In this division lies really the essential difference between the old Unionism and the new. The old is still dominated by the anachronistic idea that the State is set over against the People, whereas in the modern Democracy the People are the State. Parliament is no longer a class, making laws for a Nation; but it is the Nation in its legislative activity. The New Unionism will recognise this fact, and when it desires change it will use the ballot-box instead of the strike; it will vote instead of starving women and children.

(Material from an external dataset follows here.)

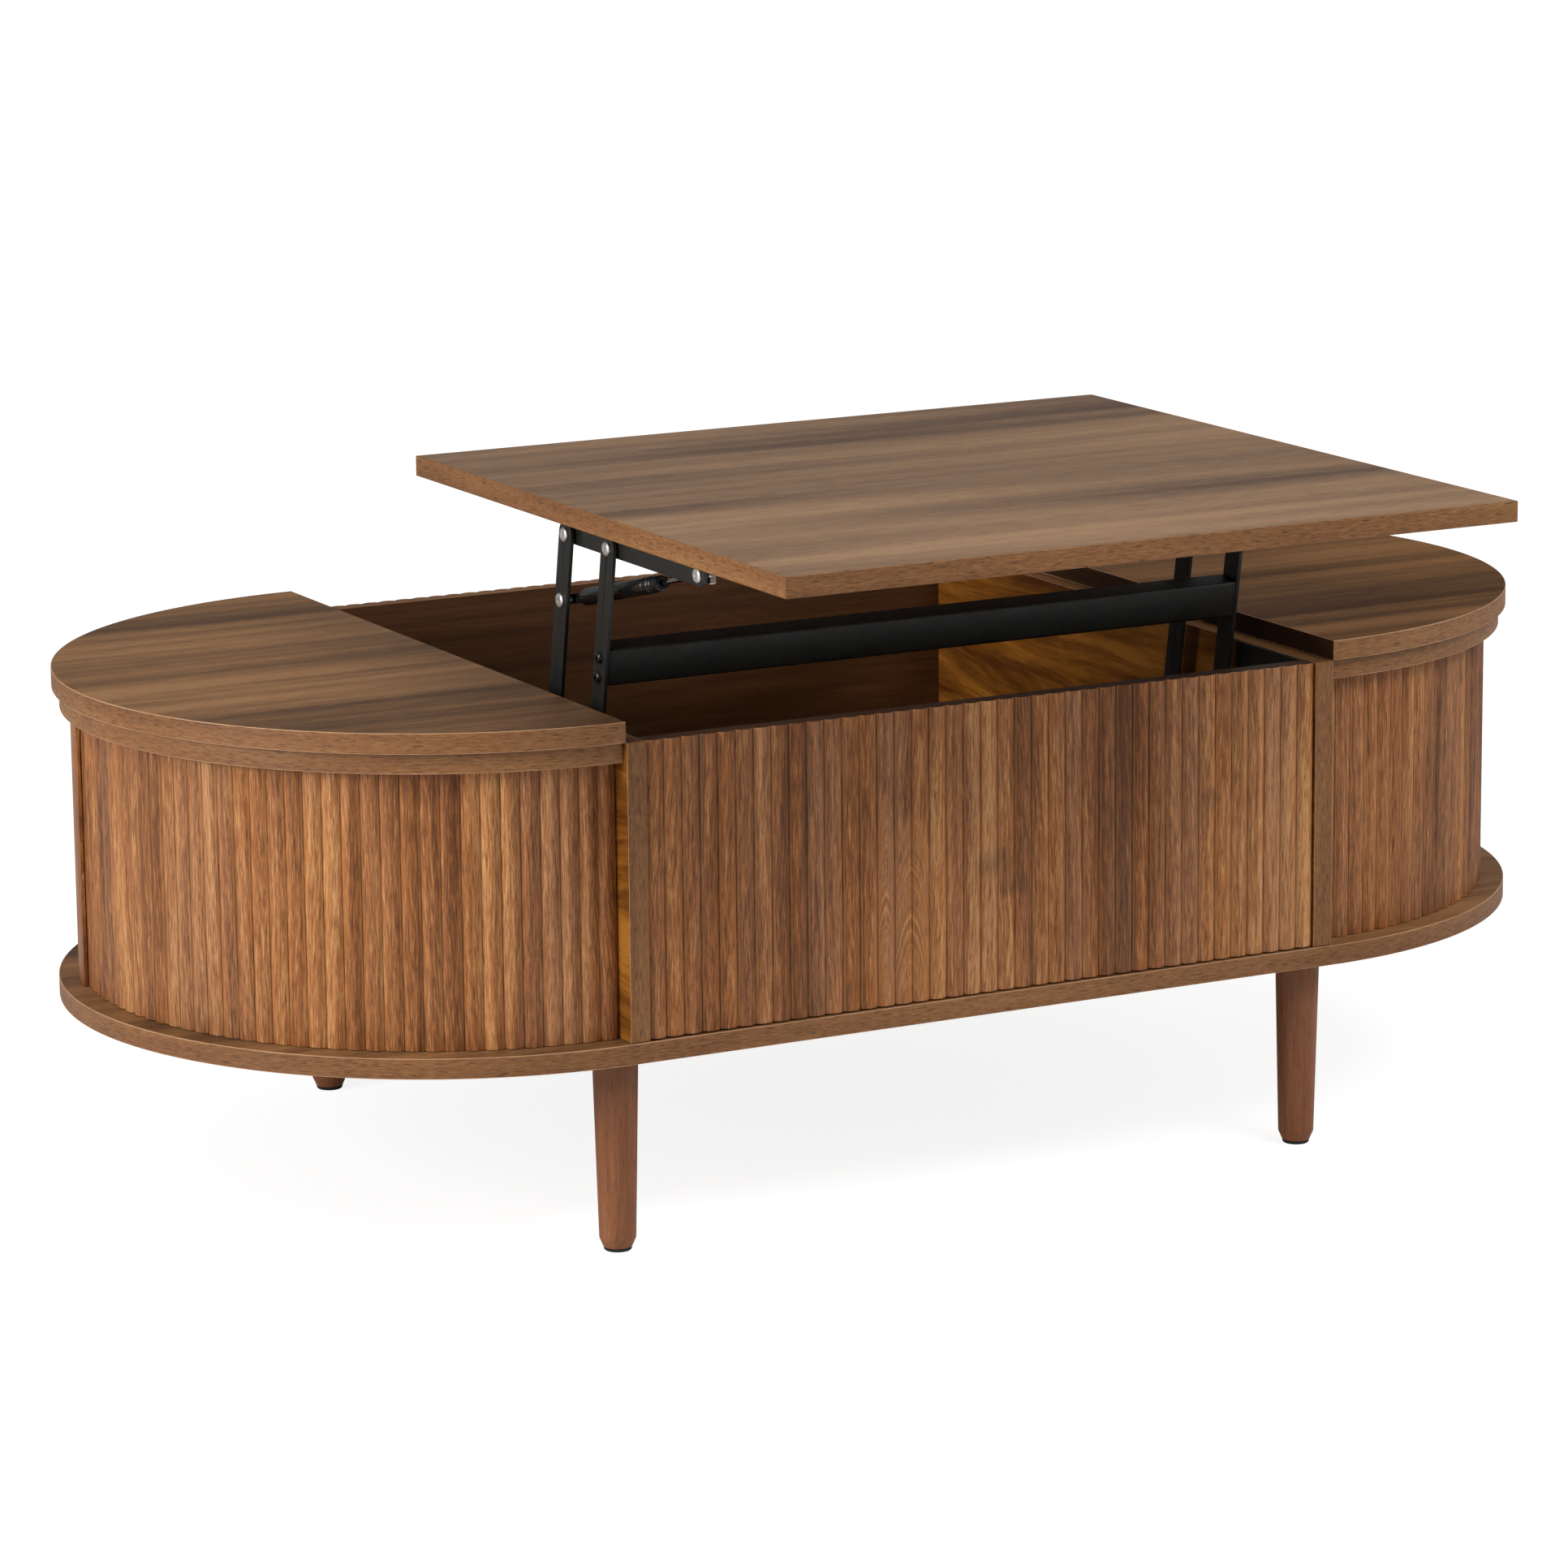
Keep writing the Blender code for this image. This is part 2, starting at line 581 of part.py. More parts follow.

This New Unionism has doubtless been influenced in

directly, but I think not at all directly, by the theories which have set the Continent throbbing with new life. The old Unionism looks askance at Internationalism, and prides itself on being British to the core. With the brief interlude of the "International", in which men like Lucraft and George Odgers took active part, British Trades Unionism has been hostile to, and suspicious of, "the foreigner". This anti-fraternal spirit is still strong in the Trades Unionism which has Mr. Broadhurst as its type, and which refused this year to even circulate the invitations to an International Labor Congress at Paris. But the new Unionism is being leavened by a strong Socialist party, which, international in its hopes and its ideals, is yet distinctively British enough to influence the younger generation of Unionists. Many of the most active Socialists are prominent members of Trades Unions, and are bringing into them the spirit which seeks to transform society, and not only to increase wage, to shorten the hours of work, and to improve the conditions of labor, while leaving it still in subjection to capital.

This new spirit is seen in the attitude lately assumed by Trades Unions towards women workers and unskilled laborers, the two unorganised mobs which have hung round the disciplined army of unionists, and have lost them many a fight. Comprising but a small minority of the working class, the Unions have ever been hampered by the crowding ranks of cheap, because unskilled, untrained, and unorganised labor, and they have tried to exclude as enemies those whom they should have welcomed as allies. Now Trades Unionism is spreading among women, and large and powerful unions are springing up among unskilled laborers; so that there is hope that at last all workers will be enrolled in disciplined hosts, and there will be no stragglers from the army of labor.

When each Trade Union comprises the majority of the workers in its Trade, and when these unions are united in a National Trade Federation, then will come the time for the International Federation, which will mean the triumph of labor and the freedom of the workers everywhere. But that International Federation can only come when the Socialist leaven, already working in the Trades Unions, shall have leavened the whole lump. And then, when

labor is triumphant, and when its forces are spent for human service and not wasted in the struggle for existence and the struggle against oppression, then the workman, no longer exploited for another's profit, shall once more take joy in the work of his hands and pride in the beauty he creates. Then shall rise from the sepulchre wherein Commercialism has entombed her, the spirit of the old craftsman, to whom work was a pleasure and creation was a delight, to whom craft and art were one and indivisible, and who deemed that a man's true life was to inbreathe the natural and to outbreathe the art. But that resurrection waits for the dawning, and we are yet in the shadows of the night; content if, amid the shadows, we can trace the path towards the sunrising; joyous if, on the far-off horizon, we catch a glimmer that shall brighten into day.